Who is the wise man who will be ready to hang himself because he does not know how to see God face to face, and because his reason cannot unravel the mystery of the Trinity? One might as well despair over not having four feet and two wings. Why make us hate our nature? Our existence is not so unhappy as they try to make us think. To look upon the universe as a dungeon, and all mankind as criminals who are goin g to be executed, is the idea of a fanatic. To believe that the world is a place of delight, where one should experience nothing but pleasure, is the dream of a Sybarite. To think that the earth, men, and animals are what they must be, according to the law of providence, is, I believe, the part of a wise man.

—Voltaire, Philosophical Letters

[Shakespeare] was a fecund genius, full of vigor, ranging from simple naturalness to the sublime, without the least glimmer of taste or the slightest knowledge of the rules. I am going to tell you something rash, but true: the greatness of Shakespeare has been the ruin of the English stage. There are such beautiful scenes, such grand and terrible passages scattered throughout those monstrous farces of his called tragedies, that these plays have always been put on with great success. Time, which alone makes the reputation of men, in the end makes their faults respectable.

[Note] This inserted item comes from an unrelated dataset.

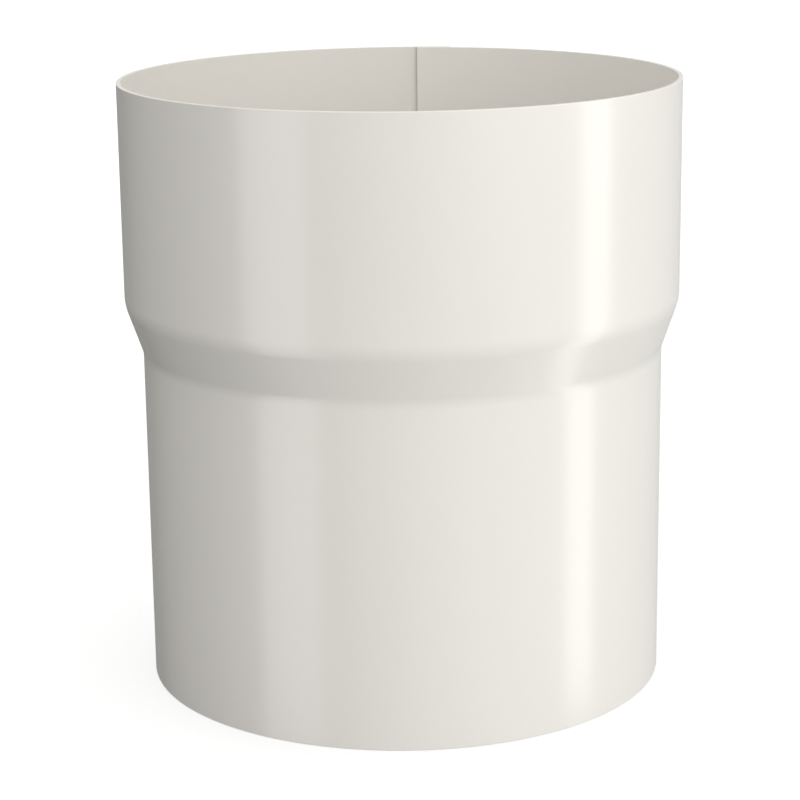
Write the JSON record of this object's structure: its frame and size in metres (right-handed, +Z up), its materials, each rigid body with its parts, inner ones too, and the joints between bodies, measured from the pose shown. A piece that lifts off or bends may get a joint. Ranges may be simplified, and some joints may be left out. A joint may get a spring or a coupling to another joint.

—Voltaire, Philosophical Letters

"But is it not the deepest Law of nature that she remain constant?" cries an illuminated class: "Is not the machine of the universe fixed to move by unalterable rules?" Probable enough, good friends; nay, I too must believe that the God, whom ancient, inspired men assert to be "without variableness or shadow of turning," does indeed never change; that Nature, that the Universe, which no one whom it so pleases can be prevented from calling a Machine, does move by the most unalterable rules. And now of you too I make the old inquiry: What those same unalterable rules, forming the complete Status-Book of Nature, may possibly be?

They stand written in our Works of Science, say you; in the accumulated records of man's Experience?—Was man with his Experience present at the Creation, then, to see how it all went on? Have any deepest scientific individuals yet dived down to the foundation of the Universe, and gauged every thing there? Did the Maker take them into his counsel; that they read His ground-plan of the incomprehensible All; and can say, This stands marked therein, and no more than this? Alas, not in anywise! These scientific individuals have been nowhere but where we also are; have seen some handbreadths deeper than we see into the Deep that is infinite, without bottom as without shore.